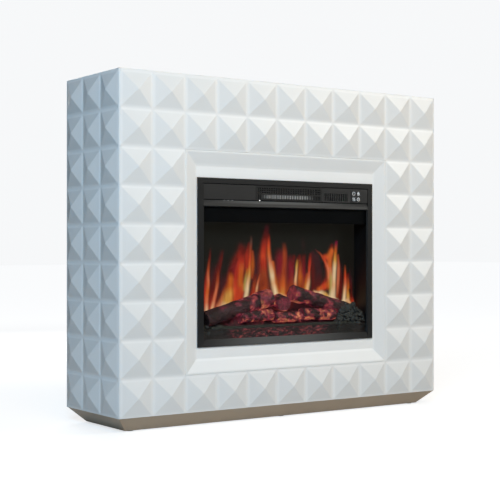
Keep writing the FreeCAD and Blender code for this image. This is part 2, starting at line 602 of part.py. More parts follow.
def cable_gland():
    """Nylon gland in the rear cover; the power cord would pass through its bore."""
    y = CASE_BACK
    hexagon = [(GLAND_X + 13 * math.cos(math.radians(60 * i)), y + SHEET,
                GLAND_Z + 13 * math.sin(math.radians(60 * i))) for i in range(6)]
    nut = prism(hexagon, (0, 7, 0))
    dome = Part.makeCone(11, 7, 8, V(GLAND_X, y + SHEET + 7, GLAND_Z), Y)
    neck = bar(Y, (GLAND_X, y - 8, GLAND_Z), 8 + SHEET, GLAND_NECK)
    lock = bar(Y, (GLAND_X, y - 6, GLAND_Z), 6, 12)
    bore = bar(Y, (GLAND_X, y - 10, GLAND_Z), 40, GLAND_BORE)
    return fuse([nut, dome, neck, lock]).cut(bore)


# ---- insert: flame works ----
def flame_screen():
    return box(-IN_X + 0.5, IN_X - 0.5, SCREEN_Y, SCREEN_Y + SCREEN, IN_Z0 + 22, DECK_Z)


def flame_mask():
    """Sheet between rotor and screen with flame-shaped windows."""
    sheet = box(-IN_X + 2, IN_X - 2, -54, -53, IN_Z0, DECK_Z - 30)
    windows = []
    heights = (150, 210, 120, 240, 170, 260, 140, 220, 160, 130)
    pitch = 54.0
    for i, height in enumerate(heights):
        x = (i - (len(heights) - 1) / 2) * pitch
        foot, tip = V(x, -55, 262), V(x + 6, -55, 262 + height)
        left, right = V(x - 15, -55, 262 + height * 0.35), V(x + 15, -55, 262 + height * 0.3)
        outline = Part.Wire([Part.Arc(foot, left, tip).toShape(), Part.Arc(tip, right, foot).toShape()])
        windows.append(Part.Face(outline).extrude(V(0, 3, 0)))
    return sheet.cut(windows)


BRACKETS_X = (-272.0, 250.0)
FLAG_PITCH, FLAG_TURN, FLAG_T, HUB_R, HUB_L = 41.0, 55.0, 0.8, 5.5, 10.0
BUSH_R, BUSH_L = 6.0, 8.0
MOTOR_X = 262.0


def rotor_shaft():
    return bar(X, (BRACKETS_X[0] - 6, ROTOR_Y, ROTOR_Z), MOTOR_X + 14 - BRACKETS_X[0] + 6, SHAFT_R)


def rotor_flags():
    """Polished blades clipped on the shaft, each turned from the last."""
    flags = []
    for i in range(FLAGS):
        x = BRACKETS_X[0] + 32 + i * FLAG_PITCH
        blade = box(x - FLAG_W / 2, x + FLAG_W / 2, ROTOR_Y - FLAG_T / 2, ROTOR_Y + FLAG_T / 2,
                    ROTOR_Z - FLAG_R, ROTOR_Z + FLAG_R)
        hub = bar(X, (x - HUB_L / 2, ROTOR_Y, ROTOR_Z), HUB_L, HUB_R)
        flag = blade.fuse(hub).cut(bar(X, (x - FLAG_W, ROTOR_Y, ROTOR_Z), 2 * FLAG_W, SHAFT_R))
        flag.rotate(V(0, ROTOR_Y, ROTOR_Z), X, i * FLAG_TURN)
        flags += flag.Solids
    return Part.makeCompound(flags)


def rotor_brackets():
    brackets = []
    for x in BRACKETS_X:
        plate = box(x, x + 1.5, ROTOR_Y - 17, ROTOR_Y + 17, IN_Z0, ROTOR_Z + 16)
        foot = box(x - 14, x + 1.5, ROTOR_Y - 17, ROTOR_Y + 17, IN_Z0, IN_Z0 + 1.5)
        brackets.append(plate.fuse(foot).cut(bar(X, (x - 5, ROTOR_Y, ROTOR_Z), 12, BUSH_R)))
    return Part.makeCompound(brackets)


def rotor_bushes():
    bushes = []
    for x in BRACKETS_X:
        sleeve = bar(X, (x - 2, ROTOR_Y, ROTOR_Z), BUSH_L, BUSH_R)
        collar = bar(X, (x + 1.5, ROTOR_Y, ROTOR_Z), 2, BUSH_R + 2)
        bore = bar(X, (x - 10, ROTOR_Y, ROTOR_Z), 30, SHAFT_R + RUNNING)
        bushes.append(sleeve.fuse(collar).cut(bore))
    return Part.makeCompound(bushes)


def rotor_motor():
    """Slow synchronous motor whose bore takes the end of the rotor shaft."""
    can = bar(X, (MOTOR_X + 2, ROTOR_Y, ROTOR_Z), 18, 24)
    boss = bar(X, (MOTOR_X - 2, ROTOR_Y, ROTOR_Z), 5, 8)
    ears = box(MOTOR_X + 2, MOTOR_X + 3.2, ROTOR_Y - 8, ROTOR_Y + 8, ROTOR_Z - 34, ROTOR_Z + 34)
    bore = bar(X, (MOTOR_X - 3, ROTOR_Y, ROTOR_Z), 18, SHAFT_R + RUNNING)
    return fuse([can, boss, ears]).cut(bore)


STRIPS_Y, STRIP_X0, STRIP_X1, STRIP_W, STRIP_T = (-96.0, -22.0), -262.0, 232.0, 16.0, 1.6
LEDS, LED_X0, LED_PITCH, LED_W, LED_H = 16, -250.0, 30.0, 5.0, 1.0


def led_boards():
    """One light strip under the ember bed and one under the flame rotor."""
    boards = []
    top = IN_Z0 + STRIP_T
    for y in STRIPS_Y:
        strip = box(STRIP_X0, STRIP_X1, y - STRIP_W / 2, y + STRIP_W / 2, IN_Z0, top)
        starts = [LED_X0 + i * LED_PITCH for i in range(LEDS)]
        leds = [box(x, x + LED_W, y - LED_W / 2, y + LED_W / 2, top, top + LED_H) for x in starts]
        boards.append(fuse([strip] + leds))
    return boards


# ---- insert: fuel bed ----
BED_FRONT_Z, BED_REAR_Z = IN_Z0 + 20.0, IN_Z0 + 46.0


def ember_bed(leds):
    """Translucent moulded bed, hollow over its light strip."""
    x = -IN_X + 1
    outline = [(x, BED_Y0, IN_Z0), (x, BED_Y1, IN_Z0), (x, BED_Y1, BED_REAR_Z), (x, BED_Y1 - 24, BED_REAR_Z),
               (x, BED_Y0 + 14, BED_FRONT_Z + 4), (x, BED_Y0 + 4, BED_FRONT_Z), (x, BED_Y0, BED_FRONT_Z - 5)]
    bed = prism(outline, (2 * IN_X - 2, 0, 0))
    hollow = box(-IN_X + 8, IN_X - 8, BED_Y0 + 5, BED_Y1 - 5, IN_Z0 - 1, IN_Z0 + 12)
    return bed.cut(hollow).cut(leds)


GRATE_X, GRATE_T, GRATE_H, GRATE_LIFT = 252.0, 6.0, 9.0, 9.0
POSTS_X, POST_W, POST_ROOT = (-200.0, 0.0, 200.0), 8.0, 8.0


def grate_bar():
    """Low iron bar that stands in front of the logs."""
    y, z = BED_Y0 + GRATE_T, BED_FRONT_Z + GRATE_LIFT
    rail = box(-GRATE_X, GRATE_X, y, y + GRATE_T, z, z + GRATE_H)
    posts = [box(x - POST_W / 2, x + POST_W / 2, y, y + GRATE_T, BED_FRONT_Z - POST_ROOT, z) for x in POSTS_X]
    return fuse([rail] + posts)


def log(start, end, r_start, r_end):
    """A tapered round log between two points."""
    axis = V(*end) - V(*start)
    return Part.makeCone(r_start, r_end, axis.Length, V(*start), axis)


LOGS = {
    "log_left": [((-260, -97, 282), (-43, -97, 340), 24, 26)],
    "log_right": [((37, -97, 350), (272, -97, 290), 26.5, 19)],
    "log_center": [((6, -72, 326), (-6, -112, 322), 24, 25)],
    "front_logs": [((-150, -105, 285), (-42, -104, 291), 17, 18.5),
                   ((-34, -106, 282), (60, -105, 284), 17, 16),
                   ((66, -104, 289), (182, -104, 283), 19, 17)],
    "coal_lumps": [((190, -105, 259), (214, -103, 264), 18, 15), ((212, -103, 285), (238, -101, 288), 19, 16),
                   ((240, -105, 259), (266, -103, 262), 19, 16), ((256, -98, 290), (284, -98, 287), 17, 15),
                   ((-282, -104, 256), (-254, -102, 259), 18, 14),
                   ((-247, -107, 252), (-219, -105, 258), 16, 13)]}
LOG_GAP = 0.2


def fuel(bar_in_front):
    """Logs and lumps: each is trimmed by what it would otherwise run into."""
    room = box(-IN_X + 3, IN_X - 3, BED_Y0 + LOG_GAP, BED_Y1 - LOG_GAP, BED_FRONT_Z, DECK_Z)
    taken = [bar_in_front]
    nodes = {}
    for name, pieces in LOGS.items():
        solids = []
        for piece in pieces:
            shape = log(*piece).common(room).cut(taken)
            largest = max(shape.Solids, key=lambda s: s.Volume)
            solids.append(largest)
            taken.append(largest)
        nodes[name] = Part.makeCompound(solids) if len(solids) > 1 else solids[0]
    return nodes


# ---- assembly ----
def build():
    plinth_front, plinth_rear, plinth_sides = plinth()
    right = side_panel()
    cheek = niche_cheek()
    wall = case_side()
    upper_rail, lower_rail = rear_rails()
    boards = led_boards()
    bed = ember_bed(boards)
    grate = grate_bar()
    wood_screws = panel_screws()
    metal_screws = case_screws()
    drilled = wood_screws + metal_screws
    nodes = {
        "front_panel": cut(front_panel(), wood_screws),
        "left_side_panel": mirrored(right),
        "right_side_panel": right,
        "top_panel": box(-INNER_X, INNER_X, INNER_Y, BACK, Z1 - PANEL, Z1),
        "bottom_panel": box(-INNER_X, INNER_X, INNER_Y, BACK, Z0, Z0 + PANEL),
        "recess_surround": recess_surround(),
        "plinth_front": plinth_front,
        "plinth_rear": plinth_rear,
        "plinth_sides": plinth_sides,
        "plinth_glides": plinth_glides(),
        "niche_shelf": niche_shelf(),
        "niche_cheeks": Part.makeCompound([cut(mirrored(cheek), drilled), cut(cheek, drilled)]),
        "rear_rails": Part.makeCompound([cut(upper_rail, wood_screws), lower_rail]),
        "corner_battens": Part.makeCompound([cut(b, wood_screws) for b in battens()]),
        "anti_tip_plates": Part.makeCompound([cut(p, wood_screws) for p in anti_tip_plates()]),
        "panel_screws": Part.makeCompound(wood_screws),
        "trim_frame": trim_frame(),
        "fascia_panel": fascia_panel(),
        "pilot_light": pilot_light(),
        "heater_grille": heater_grille(),
        "intake_grille": intake_grille(),
        "button_bezel": button_bezel(),
        "control_board": control_board(),
        "front_glass": front_glass(),
        "case_left_side": cut(mirrored(wall), metal_screws),
        "case_right_side": cut(wall, metal_screws),
        "case_top": case_plate(IN_Z1, CASE_Z1),
        "case_base": case_plate(CASE_Z0, IN_Z0),
        "rear_cover": cut(rear_cover(), metal_screws),
        "case_screws": Part.makeCompound(metal_screws),
        "insert_feet": insert_feet(),
        "heater_deck": heater_deck(),
        "upper_valance": upper_valance(),
        "blower_housing": blower_housing(),
        "blower_wheel": blower_wheel(),
        "blower_motor": blower_motor(),
        "heater_element": heater_element(),
        "thermal_cutout": thermal_cutout(),
        "power_supply": power_supply(),
        "terminal_block": terminal_block(),
        "cable_gland": cable_gland(),
        "flame_screen": flame_screen(),
        "flame_mask": flame_mask(),
        "rotor_shaft": rotor_shaft(),
        "rotor_flags": rotor_flags(),
        "rotor_brackets": rotor_brackets(),
        "rotor_bushes": rotor_bushes(),
        "rotor_motor": rotor_motor(),
        "led_boards": Part.makeCompound(boards),
        "grate_bar": grate}
    for name, place in KEY_PLACES.items():
        nodes[name] = button(place)
    logs = fuel(grate)
    nodes["ember_bed"] = bed.cut([grate] + list(logs.values()))
    nodes.update(logs)
    return nodes


os.makedirs("parts", exist_ok=True)
for node, shape in build().items():
    print(f"{node:20s} solids {len(shape.Solids):3d}  faces {len(shape.Faces):5d}"
          f"  valid {shape.isValid()}  {shape.Volume / 1000:.1f} cm3")
    shape.exportStep(f"parts/{node}.step")
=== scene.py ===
"""Looks of the electric fireplace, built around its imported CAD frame. Metres, Z up, front faces -Y."""
import json
import math

import bmesh
import bpy
import numpy as np
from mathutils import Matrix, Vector


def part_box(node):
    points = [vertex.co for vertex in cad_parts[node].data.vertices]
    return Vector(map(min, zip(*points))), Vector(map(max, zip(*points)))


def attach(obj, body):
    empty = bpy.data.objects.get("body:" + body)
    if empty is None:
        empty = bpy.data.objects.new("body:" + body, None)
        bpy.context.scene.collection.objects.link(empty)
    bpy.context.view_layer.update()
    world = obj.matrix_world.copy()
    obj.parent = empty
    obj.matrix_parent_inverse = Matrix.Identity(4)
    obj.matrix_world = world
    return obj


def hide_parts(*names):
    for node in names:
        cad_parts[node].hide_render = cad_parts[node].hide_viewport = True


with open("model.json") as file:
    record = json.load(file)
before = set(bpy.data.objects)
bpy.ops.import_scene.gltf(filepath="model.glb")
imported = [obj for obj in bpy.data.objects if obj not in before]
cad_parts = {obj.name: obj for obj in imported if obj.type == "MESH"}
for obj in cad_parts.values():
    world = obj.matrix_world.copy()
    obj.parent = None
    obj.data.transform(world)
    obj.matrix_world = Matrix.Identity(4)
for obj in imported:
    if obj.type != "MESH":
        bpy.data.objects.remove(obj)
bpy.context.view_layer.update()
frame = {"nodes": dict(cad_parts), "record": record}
NODES = frame["nodes"]
BODY = "fireplace"
MM = 0.001

# ---- places read from the frame ----
PANEL_LO, PANEL_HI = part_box("front_panel")
SIDE_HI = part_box("right_side_panel")[1]
SURROUND_LO, SURROUND_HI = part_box("recess_surround")
TRIM_LO, TRIM_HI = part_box("trim_frame")
GLASS_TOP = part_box("front_glass")[1].z
SCREEN_LO, SCREEN_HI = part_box("flame_screen")
BED_LO, BED_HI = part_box("ember_bed")
GRILLE_LO, GRILLE_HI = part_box("heater_grille")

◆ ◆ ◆

**What the task asks:** Print, unaltered, every line from the beginning of the material down to the line with "return box(-IN_X +".

**Solution to this task:**
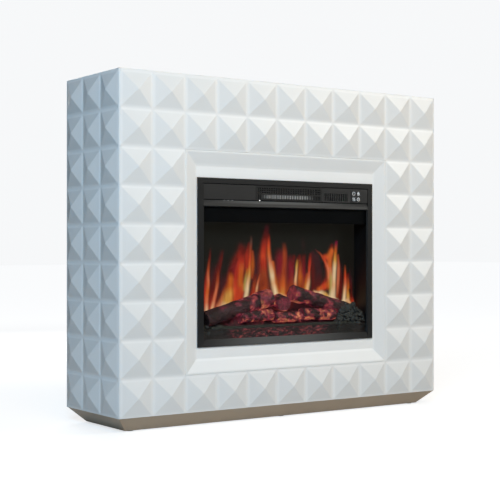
Keep writing the FreeCAD and Blender code for this image. This is part 2, starting at line 602 of part.py. More parts follow.
def cable_gland():
    """Nylon gland in the rear cover; the power cord would pass through its bore."""
    y = CASE_BACK
    hexagon = [(GLAND_X + 13 * math.cos(math.radians(60 * i)), y + SHEET,
                GLAND_Z + 13 * math.sin(math.radians(60 * i))) for i in range(6)]
    nut = prism(hexagon, (0, 7, 0))
    dome = Part.makeCone(11, 7, 8, V(GLAND_X, y + SHEET + 7, GLAND_Z), Y)
    neck = bar(Y, (GLAND_X, y - 8, GLAND_Z), 8 + SHEET, GLAND_NECK)
    lock = bar(Y, (GLAND_X, y - 6, GLAND_Z), 6, 12)
    bore = bar(Y, (GLAND_X, y - 10, GLAND_Z), 40, GLAND_BORE)
    return fuse([nut, dome, neck, lock]).cut(bore)


# ---- insert: flame works ----
def flame_screen():
    return box(-IN_X + 0.5, IN_X - 0.5, SCREEN_Y, SCREEN_Y + SCREEN, IN_Z0 + 22, DECK_Z)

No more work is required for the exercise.